PROBLEM TO WORK ON:
Return all lines that include the string "part".

DATA PROVIDED:
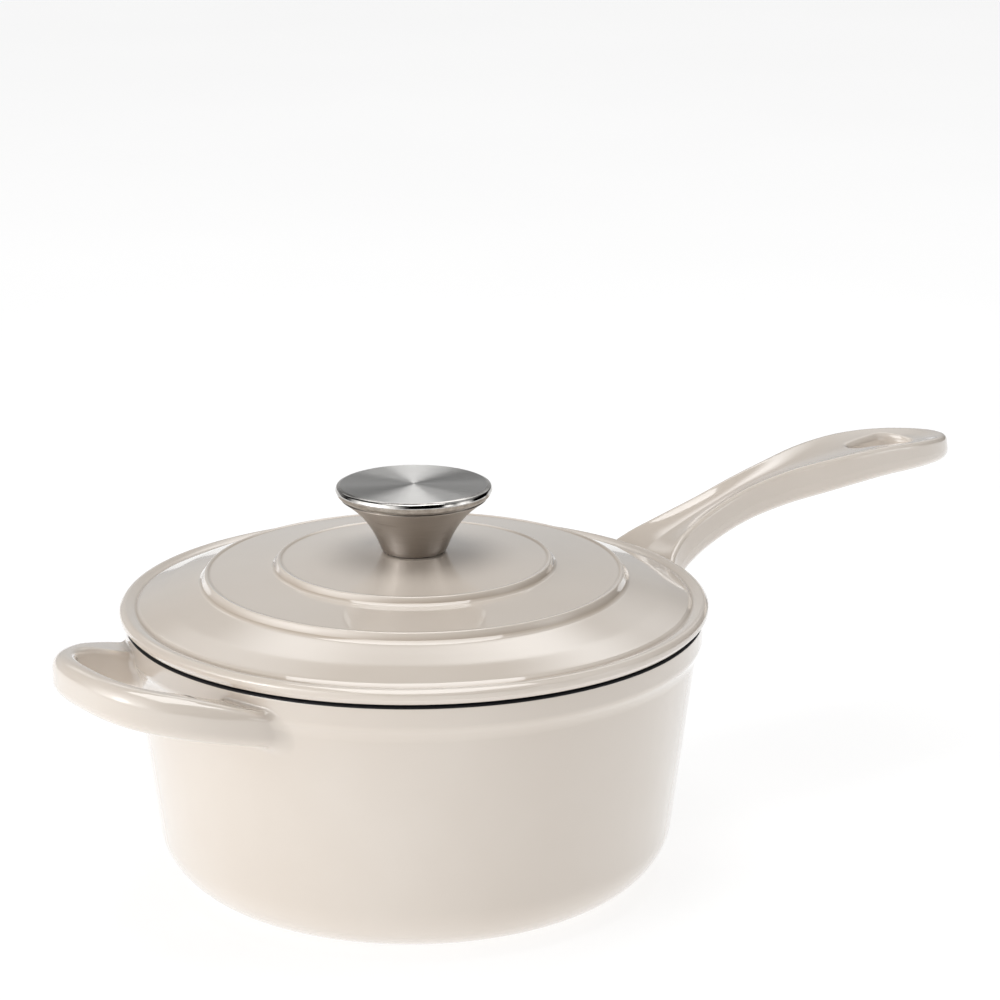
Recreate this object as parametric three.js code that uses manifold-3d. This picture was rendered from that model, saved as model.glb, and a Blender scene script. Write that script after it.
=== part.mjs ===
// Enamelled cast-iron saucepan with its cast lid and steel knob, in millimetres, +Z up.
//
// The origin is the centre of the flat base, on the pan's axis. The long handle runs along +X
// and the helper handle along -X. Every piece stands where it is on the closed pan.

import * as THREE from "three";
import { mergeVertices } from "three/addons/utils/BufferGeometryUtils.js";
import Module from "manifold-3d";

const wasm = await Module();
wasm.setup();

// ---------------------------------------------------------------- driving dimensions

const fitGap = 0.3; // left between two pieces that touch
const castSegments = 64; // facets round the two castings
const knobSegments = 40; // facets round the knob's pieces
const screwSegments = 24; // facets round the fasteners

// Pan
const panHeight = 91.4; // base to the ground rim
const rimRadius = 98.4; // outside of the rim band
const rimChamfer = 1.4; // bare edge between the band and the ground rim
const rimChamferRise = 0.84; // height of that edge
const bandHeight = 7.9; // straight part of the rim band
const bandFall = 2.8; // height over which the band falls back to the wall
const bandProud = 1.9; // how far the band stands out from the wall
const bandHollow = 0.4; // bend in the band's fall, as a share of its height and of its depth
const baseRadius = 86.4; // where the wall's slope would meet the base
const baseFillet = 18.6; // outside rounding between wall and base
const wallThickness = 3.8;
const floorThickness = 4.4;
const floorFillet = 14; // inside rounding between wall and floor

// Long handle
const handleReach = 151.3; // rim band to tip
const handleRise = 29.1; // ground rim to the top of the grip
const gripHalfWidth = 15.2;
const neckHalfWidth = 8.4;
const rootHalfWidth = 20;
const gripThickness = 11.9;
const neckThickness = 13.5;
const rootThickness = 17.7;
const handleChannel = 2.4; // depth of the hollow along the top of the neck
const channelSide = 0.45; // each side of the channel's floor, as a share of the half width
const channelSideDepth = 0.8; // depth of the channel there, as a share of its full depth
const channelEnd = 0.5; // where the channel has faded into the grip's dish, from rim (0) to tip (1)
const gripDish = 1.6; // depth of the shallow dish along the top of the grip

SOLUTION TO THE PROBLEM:
=== part.mjs ===
const bandHeight = 7.9; // straight part of the rim band